I'm going crazy, everytime i talk about myself. I go crazy.
I know, everybody wants to be special, everybody doesn't want to conform into this lowly society, they want to be an individual with their own morals and rights.
Yeah, i want to do that too, But while doing that, i want to be noticed as well.
Who doesn't want to be noticed? Who doesn't want to outshine others?
Ever since certain events, i've become selfish, i've become the opposite of being humble.
Actually, i'm not that funny. Its just stupid funny.
I'm trying to be this person i'm not, I'm a lazy pig basically. I think i can still live eventhough being locked in my room for 3 months. I would like that actually. No, then i'd turn even more fat.
You see, when i gather all these feelings back. I go crazy, i start to dislike myself all over again.
I've got to exercise, I've got to stop eating junk food, I've got to stop having those nasty pimples.

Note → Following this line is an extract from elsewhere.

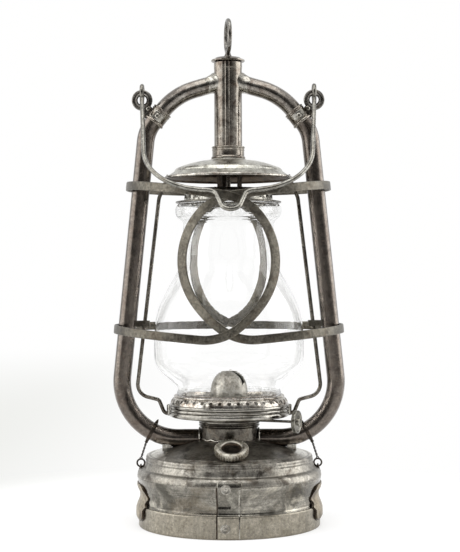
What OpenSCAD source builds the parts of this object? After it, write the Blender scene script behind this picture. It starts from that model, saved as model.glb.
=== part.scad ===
// Tubular kerosene hurricane lantern, millimetres, +Z up.
// Origin: centre of the flat base. The bail hangs to the front, which is -Y.

/* [Fuel tank] */
// Radius of the base band
base_r = 62.4; // [60:0.2:64]
// Radius of the waist above the band
waist_r = 60.4; // [59:0.2:61]
// Radius of the rounded shoulder
shoulder_r = 63.4; // [62.6:0.2:65]
// Height of the base band
band_h = 15; // [12:0.5:18]
// Height of the shoulder line
shoulder_z = 34; // [32:0.5:36]
// Radius of the raised ring on the top
top_ring_r = 57.3; // [56:0.2:59]
// Height of the raised ring
top_ring_z = 48; // [47:0.5:50]
// Thickness of the tank sheet
sheet = 1; // [0.8:0.1:1.3]
// Width of the lap seam strap at the front
seam_w = 15.8; // [10:0.2:20]
// Half angle that each side plate wraps
plate_half_angle = 27; // [15:1:32]

/* [Air tubes] */
// Outer radius of the side tubes
tube_r = 6.15; // [5.6:0.05:6.3]
// Outer radius of the arched top tubes
arch_r = 5.95; // [5.6:0.05:6.1]
// Wall of the tubes
tube_wall = 0.8; // [0.7:0.1:1]
// Height of the horizontal run into the chamber
run_z = 59; // [58.5:0.1:59.5]
// Distance from the axis where the lower bend starts
run_x = 34.7; // [33.5:0.1:36]
// Radius of the lower bend
low_bend_r = 39; // [37:0.5:41]
// Lean of the side tubes
tube_lean = 5.84; // [5:0.1:6.5]
// Length of the straight side tubes
side_len = 162.4; // [158:0.2:166]
// Radius of the bend under the collar
neck_bend_r = 25; // [23:0.5:27]
// Slope of the collar from the horizontal
collar_slope = 51.3; // [50:0.1:53]
// Radius of the arch
arch_bend_r = 50; // [49:0.5:51]
// Length of the collar
collar_len = 10.4; // [9:0.2:11]

/* [Centre tube] */
// Outer radius of the centre tube
centre_r = 9.6; // [9.2:0.1:9.8]
// Lower end of the centre tube
centre_z0 = 249.5; // [249:0.5:252]
// Upper end of the centre tube
centre_z1 = 318; // [316:0.5:322]

/* [Burner] */
// Outer radius of the air chamber
chamber_r = 20.2; // [19.6:0.1:20.6]
// Top of the air chamber
chamber_z1 = 70.4; // [70:0.1:70.8]
// Radius of the burner dome
dome_r = 12.8; // [12:0.1:13.2]
// Top of the burner dome
dome_z1 = 105.4; // [104:0.2:107]
// Width of the flat wick
wick_w = 18; // [14:1:20]
// Height of the wick shaft
shaft_z = 72.4; // [72.2:0.1:72.6]
// Turn of the wick shaft to the front
shaft_turn = 24; // [20:1:28]
// Radius of the wick knob
knob_r = 7.75; // [6.5:0.25:8.5]

/* [Globe cage] */
// Radius of the gallery ring
gallery_r = 41.4; // [41:0.1:42]
// Height of the seat that carries the globe
seat_z = 88.8; // [88:0.2:89.4]
// Largest radius of the globe
globe_r = 51.5; // [50:0.2:52]
// Radius of the globe neck
neck_r = 31.4; // [31:0.1:32]
// Radius of the bead at the globe top
bead_r = 36.6; // [36:0.1:37]
// Top of the globe
globe_z1 = 220.8; // [220:0.2:221.4]
// Thickness of the glass
glass = 1.8; // [1.5:0.1:2.2]
// Radius of the low crown
crown_r = 31; // [29:0.2:32]
// Height of the crown above the globe
crown_h = 9.8; // [9.4:0.2:10]
// Radius of the hood brim
hood_r = 44.6; // [44:0.2:46]
// Radius of the hood dome
hood_dome_r = 36.9; // [36:0.1:37.6]
// Radius of the lift wires
wire_r = 1.3; // [1.1:0.05:1.4]
// Outer diameter of the lift ring
lift_ring_d = 25; // [22:0.5:27]

/* [Bail] */
// Radius of the bail wire
bail_r = 1.5; // [1.3:0.05:1.6]
// Distance of the bail legs from the axis
bail_x = 59.3; // [59:0.1:59.6]
// Height of the bail pivot
bail_z = 297.2; // [296.8:0.1:297.6]
// Lean of the resting bail
bail_lean = 42.8; // [42.6:0.1:44]

/* [Guards] */
// Radius of the left guard in plan
guard_left_r = 64; // [63.8:0.1:64.4]
// Radius of the right guard in plan
guard_right_r = 60.9; // [60.6:0.1:61.1]
// Width of the guard strip
strip_w = 5.8; // [5:0.2:6.4]
// Thickness of the guard strip
strip_t = 1.3; // [1.1:0.05:1.35]
// Height where a guard wraps the tube at the top
guard_z1 = 232.3; // [231:0.1:233]
// Height where a guard wraps the tube at the bottom
guard_z0 = 134.7; // [134:0.1:136]

/* [Filler cap] */
// Outer radius of the filler cap
cap_r = 11.4; // [11:0.1:11.8]
// Height of the filler cap
cap_h = 4.2; // [4:0.1:5]
// Tilt of the cap to the front
cap_tilt = 26; // [25:0.5:27]

/* [Hidden] */
$fn = 64;

// Aged plated steel, warm and cold, glass and cotton
STEEL = [0.55, 0.54, 0.50];
DARK_STEEL = [0.33, 0.31, 0.28];
PALE_STEEL = [0.70, 0.69, 0.64];
GUARD_STEEL = [0.45, 0.43, 0.37];
GLASS = [0.92, 0.95, 0.95, 0.4];
COTTON = [0.85, 0.80, 0.68];

SLACK = 0.4;             // play between sliding pieces
SEAT = 0.3;              // gap between a saddle pad and its hoop
TOP_SHEET_Z = 58.6;      // tank top where it meets the air chamber
CHAMBER_Z0 = 52.4;
PAN_Z = 0;               // underside of the tank bottom
PLATE_PROUD = 0.9;       // thickness of the side plates
RIB = 0.25;              // height of the lock seam on the centre tube
DOME_Z0 = 84;
DOME_SPRING_Z = 92;
RING_Z0 = 74.3;          // gallery ring, lower and upper edge
RING_Z1 = 83;
HOOD_TOP_Z = 251.5;
HOOD_EDGE_Z = 244.2;
BRIM_Z = 238.2;
SLEEVE_R = 11;
POST_R = 10.2;           // inner face of the posts under the hood
EAR_Z = bail_z - 5.2;
EAR_R = 7.2;
EAR_HOLE_R = 3.1;
BAIL_EYE_R = 4.6;
CAP_TOP = [1.5, -44.5, 57.9];
NECK_R = 9;
SHAFT_R = 0.9;
SHAFT_Y = -4.4;          // shaft lies in front of the wick
KNOB_X = 51.5;
SPROCKET_R = 3;
BIG = 400;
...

If i want to be accepted, i need to do those 3!
People are 75% visual, no wonder i live in such agony and jealousy.
No, i need to get out of here. I need to escape from this place.
I need to start a fresh, but these feelings always come back to haunt me.
to make me feel low about myself, after this year, i want to go far away..
far away, find my real identity, my purpose.

[edit]
AND YES I KNOW I'M NOT DOING ANYTHING ABOUT IT.
IT'S MY FAULT, DON'T NEED TO CONJURE UP ANY FEELINGS OR THOUGHTS.